I'm working in Hadoop, and I need to provide a comparator to sort objects as raw network order byte arrays. This is easy for me to do with integers -- I just compare each byte in order. I also need to do this for floats. I think, but I can't find a reference, that the IEEE 754 format for floats used by Java can be sorted by just comparing each byte as a signed 8 bit value.

Can anyone confirm or refute this?

Edit: the representation is IEEE 754 32 bit floating point. I actually have a (larger) byte buffer and an offset and length within that buffer. I found some utility methods already there that make it easy to turn this into a float, so I guess this question is moot. I'm still curious if anyone knows the answer.

+1  A: 

well, if you are transmitting data over the network, you should have some form of semantic representation for when you are transmitting an int and when you are transmitting a float. Since it is machine agnostic information, data type width should also be defined in some place or predefined by the spec (i.e 32 bit or 64 bit floats). So, what you should really do is accumulate your bytes into the appropriate data type, then use the natural language data types to do the comparison.

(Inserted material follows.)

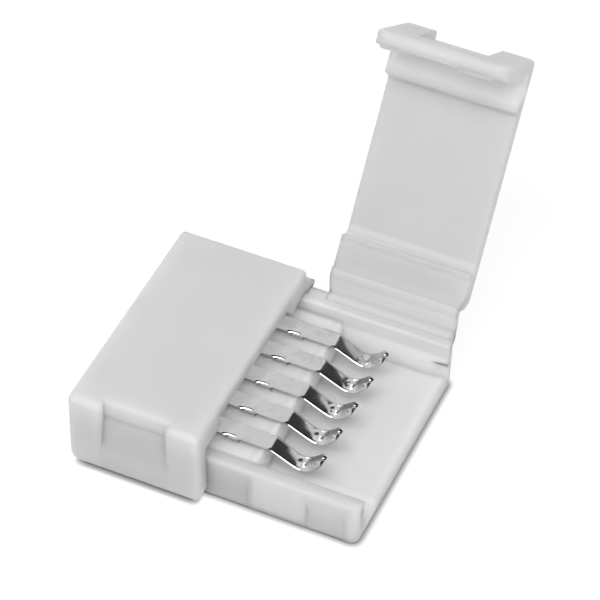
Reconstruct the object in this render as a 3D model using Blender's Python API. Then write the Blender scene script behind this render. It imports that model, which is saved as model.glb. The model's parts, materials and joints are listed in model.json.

To be really accurate with an answer tho, we would need to see your transmit and receive code to see if you are autoboxing primitives via some kind of decorated i/o stream or some such thing. For a better answer, please provide better detail.

Zak
+2  A: 

Positive floats have the same ordering as their bit representations viewed as 2s complement integers. Negative floats do not.

For example, the bit representation of -2.0f is 0xc0000000 and -1.0f is 0xbf800000. If you try to use a comparison on the representations, you get -2.0f > -1.0f, which is incorrect.

There's also the issue of NaNs (which compare unordered against all floating point data, whereas the representations do not), but you may not care about them.

Stephen Canon
+1  A: 

Use Float.toIntBits(float) and compare the integers.